Sedangkan Atticus adalah sosok ayah yang demokratis sekali terhadap anak-anaknya. Dia mengajarkan banyak hal dengan cara yang bagi sebagian besar orangtua pada masa itu (bahkan hingga saat ini) tidak lumrah. Atticus membiarkan anak-anaknya memanggilnya dengan nama, bukan dengan sapaan "ayah". Atticus membela Scout dan Jem ketika bagi lingkungannya melakukan hal yang tidak mencerminkan sikap kulit putih pada saat itu.

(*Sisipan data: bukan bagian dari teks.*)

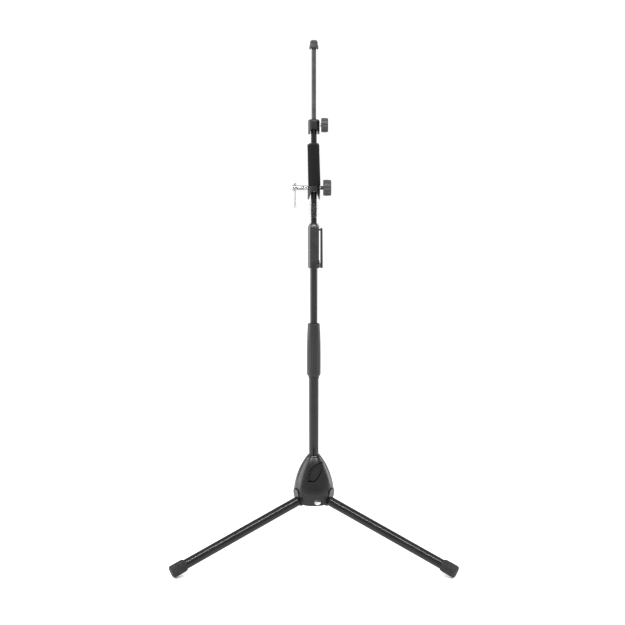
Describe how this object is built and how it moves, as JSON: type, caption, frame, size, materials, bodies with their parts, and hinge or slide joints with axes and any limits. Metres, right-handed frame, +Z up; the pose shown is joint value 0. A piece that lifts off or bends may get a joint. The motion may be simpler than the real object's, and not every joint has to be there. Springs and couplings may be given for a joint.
{
  "type": "trumpet stand",
  "caption": "Folding tripod stand with a telescoping pole, one-hand clutch, foam-covered tube, small screw clamp and slim top rod for holding an instrument.",
  "frame": {"origin": "middle of the stand's overall box, on the floor", "axes": "+Z up along the pole, front of the stand faces -Y, knobs on +X"},
  "size_m": [0.624, 0.5434, 1.1298],
  "materials": {
    "hub_plastic": "moulded, glossy black",
    "lever_plastic": "moulded, glossy black",
    "carrier_metal": "die cast, dark",
    "satin_black_steel": "satin black powder coat",
    "gloss_black_steel": "gloss black",
    "zinc_steel": "zinc plated",
    "chrome": "polished chrome",
    "grip_plastic": "glossy black",
    "clutch_plastic": "matt black",
    "knob_plastic": "matt dark grey",
    "bush_plastic": "natural moulded",
    "clear_plastic": "clear",
    "foam": "fine closed-cell foam, matt",
    "rubber": "matt rubber",
    "cap_rubber": "matt rubber"
  },
  "bodies": {
    "base": {"hub_housing": "hub_plastic", "hub_carrier": "carrier_metal", "hub_bolt": "zinc_steel", "tube_foot_plug": "zinc_steel", "leg_pins": "zinc_steel", "release_lever_pin": "zinc_steel", "lower_tube": "satin_black_steel", "clutch_seat_ring": "clutch_plastic", "clutch_bushing": "bush_plastic", "clutch_collet": "bush_plastic"},
    "release_lever": {"release_lever": "lever_plastic"},
    "twist_clutch": {"twist_clutch": "clutch_plastic"},
    "middle_pole": {"middle_tube": "satin_black_steel", "middle_tube_guide": "bush_plastic", "grip_body": "grip_plastic", "grip_cone": "grip_plastic", "trunnion_screws": "satin_black_steel", "clutch_spring": "zinc_steel"},
    "squeeze_lever": {"squeeze_lever": "lever_plastic"},
    "tilt_plate": {"tilt_plate": "zinc_steel"},
    "thin_pole": {"thin_tube": "gloss_black_steel", "thin_tube_guide": "bush_plastic", "stop_sleeve": "clear_plastic", "foam_sleeve": "foam", "foam_ring": "clutch_plastic", "rod_collar": "satin_black_steel"},
    "rod": {"top_rod": "satin_black_steel", "rod_guide": "bush_plastic", "rod_cap": "cap_rubber"},
    "rod_pad": {"rod_knob_pad": "bush_plastic"},
    "rod_knob": {"rod_knob": "knob_plastic", "rod_knob_stud": "zinc_steel"},
    "clamp_liner": {"clamp_liner": "bush_plastic"},
    "clamp": {"clamp_body": "satin_black_steel"},
    "clamp_knob_pad": {"clamp_knob_pad": "bush_plastic"},
    "clamp_knob": {"clamp_knob": "knob_plastic", "clamp_knob_stud": "zinc_steel"},
    "clamp_screw_pad": {"clamp_screw_pad": "bush_plastic"},
    "clamp_screw": {"clamp_screw": "chrome"},
    "tommy_bar": {"tommy_bar": "chrome", "tommy_bar_balls": "chrome"},
    "leg_left": {"leg_left": "gloss_black_steel", "knuckle_left": "hub_plastic", "foot_left": "rubber", "leg_screw_left": "zinc_steel"},
    "leg_right": {"leg_right": "gloss_black_steel", "knuckle_right": "hub_plastic", "foot_right": "rubber", "leg_screw_right": "zinc_steel"},
    "leg_rear": {"leg_rear": "gloss_black_steel", "knuckle_rear": "hub_plastic", "foot_rear": "rubber", "leg_screw_rear": "zinc_steel"}
  },
  "joints": [
    {"name": "leg_left_fold", "type": "hinge", "parent": "base", "child": "leg_left", "pos_m": [-0.02771, -0.10028, 0.12449], "axis": [0.5, -0.866, 0], "range_deg": [0, 70]},
    {"name": "leg_right_fold", "type": "hinge", "parent": "base", "child": "leg_right", "pos_m": [0.02771, -0.10028, 0.12449], "axis": [0.5, 0.866, 0], "range_deg": [0, 70]},
    {"name": "leg_rear_fold", "type": "hinge", "parent": "base", "child": "leg_rear", "pos_m": [0, -0.05228, 0.12449], "axis": [-1, 0, 0], "range_deg": [0, 70]},
    {"name": "release_lever_press", "type": "hinge", "parent": "base", "child": "release_lever", "pos_m": [0, -0.10068, 0.20019], "axis": [1, 0, 0], "range_deg": [0, 5], "stiffness_Nm_per_rad": 0.4, "springref_deg": -2.86},
    {"name": "twist_clutch_turn", "type": "hinge", "parent": "base", "child": "twist_clutch", "pos_m": [0, -0.08428, 0.40319], "axis": [0, 0, 1], "range_deg": [0, 120]},
    {"name": "middle_pole_slide", "type": "slide", "parent": "base", "child": "middle_pole", "axis": [0, 0, 1], "range_m": [-0.12, 0.12]},
    {"name": "squeeze_lever_press", "type": "hinge", "parent": "middle_pole", "child": "squeeze_lever", "pos_m": [0, -0.08428, 0.64919], "axis": [0, -1, 0], "range_deg": [0, 2.2], "stiffness_Nm_per_rad": 2, "springref_deg": -2.86},
    {"name": "tilt_plate_release", "type": "hinge", "parent": "middle_pole", "child": "tilt_plate", "pos_m": [0, -0.08428, 0.72239], "axis": [0, 1, 0], "range_deg": [0, 3], "deforming": ["clutch_spring"]},
    {"name": "thin_pole_slide", "type": "slide", "parent": "middle_pole", "child": "thin_pole", "axis": [0, 0, 1], "range_m": [-0.012, 0.18]},
    {"name": "rod_slide", "type": "slide", "parent": "thin_pole", "child": "rod", "axis": [0, 0, 1], "range_m": [-0.145, 0.1]},
    {"name": "rod_pad_travel", "type": "slide", "parent": "thin_pole", "child": "rod_pad", "axis": [1, 0, 0], "range_m": [0, 0.0016]},
    {"name": "rod_knob_turn", "type": "hinge", "parent": "rod_pad", "child": "rod_knob", "pos_m": [0, -0.08428, 0.95119], "axis": [1, 0, 0], "range_deg": [0, 720]},
    {"name": "clamp_slide", "type": "slide", "parent": "thin_pole", "child": "clamp_liner", "axis": [0, 0, 1], "range_m": [-0.007, 0]},
    {"name": "clamp_turn", "type": "hinge", "parent": "clamp_liner", "child": "clamp", "pos_m": [0, -0.08428, 0.81739], "axis": [0, 0, 1], "continuous": true},
    {"name": "clamp_knob_pad_travel", "type": "slide", "parent": "clamp", "child": "clamp_knob_pad", "axis": [1, 0, 0], "range_m": [0, 0.0016]},
    {"name": "clamp_knob_turn", "type": "hinge", "parent": "clamp_knob_pad", "child": "clamp_knob", "pos_m": [0, -0.08428, 0.81739], "axis": [1, 0, 0], "range_deg": [0, 720]},
    {"name": "clamp_screw_pad_travel", "type": "slide", "parent": "clamp", "child": "clamp_screw_pad", "axis": [-1, 0, 0], "range_m": [0, 0.0016]},
    {"name": "clamp_screw_turn", "type": "hinge", "parent": "clamp_screw_pad", "child": "clamp_screw", "pos_m": [0, -0.08428, 0.81739], "axis": [-1, 0, 0], "range_deg": [0, 720]},
    {"name": "tommy_bar_slide", "type": "slide", "parent": "clamp_screw", "child": "tommy_bar", "axis": [0, 0, 1], "range_m": [0, 0.032]}
  ],
  "couplings": [
    {"joint": "tilt_plate_release", "follows": "squeeze_lever_press", "ratio": 1.3636},
    {"joint": "rod_pad_travel", "follows": "rod_knob_turn", "m_per_rad": 0.00012732},
    {"joint": "clamp_knob_pad_travel", "follows": "clamp_knob_turn", "m_per_rad": 0.00012732},
    {"joint": "clamp_screw_pad_travel", "follows": "clamp_screw_turn", "m_per_rad": 0.00012732}
  ]
}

Atticus bagi Scout adalah sosok nyata dari orang yang berlaku adil, tidak gentar terhadap apapun yang menghadangnya selama bagi Atticus hal tersebut benar adanya, termasuk untuk membela kaum kulit hitam.

Ide Cerita
Sebelum membaca buku ini, aku sudah tahu kalau memang buku ini memfokuskan pada permasalahan ras atau etnik yang hingga saat ini pun masih menjadi suatu hal yang sensitif untuk dibicarakan. Aku tidak menemukan banyak hal baru, namun setidaknya aku tahu pandangan dari orang pada masa itu (ketika buku ini ditulis dan diterbitkan). Aku cukup kaget mengetahui bahwa ketika itu, berinteraksi dengan orang kulit berwarna (bukan sebagai majikan dan budak) merupakan hal yang aneh, malah disebut sebagai dosa. Rasisme yang begitu tingginya hingga melihat manusia berwarna lain sebagai sosok yang jauh lebih rendah ketimbang mereka.

Untuk ceritanya, aku sendiri cukup kaget ketika permasalahannya tidak hanya satu saja. Ada banyak hal yang harus dihadapi oleh 3 tokoh utama tersebut. Dari perlakuan berbeda lingkungan sekitar keluarga Finch, bagaimana persidangan berjalan seadil-adilnya bagi kedua belah pihak. Aku kira permasalahan akan selesai hingga Tom Robinson menang diperadilan. Ternyata masih ada masalah lain lagi yang menunjukkan bahwa Atticus Finch walaupun sudah berusia tetap memgang prinsip "keadilan untuk semua". Aku cukup takjub dengan bagaimana penulis mengakhiri tulisan ini.

Saran Shiori-ko:
Butuh mental yang kuat dan mood yang mendukung ketika membaca buku ini, atau kamu akan merasa bosan. Perhatikan juga bahwa kosa kata yang digunakan dalam buku ini tidak mudah. Memang, buku ini masuk ke dalam kategori buku yang harus dibaca setidaknya sekali seumur hidup, tapi perlu persiapan yang cukup untuk mampu menikmati buku ini hingga mengerti makna apa yang tersimpan di baliknya.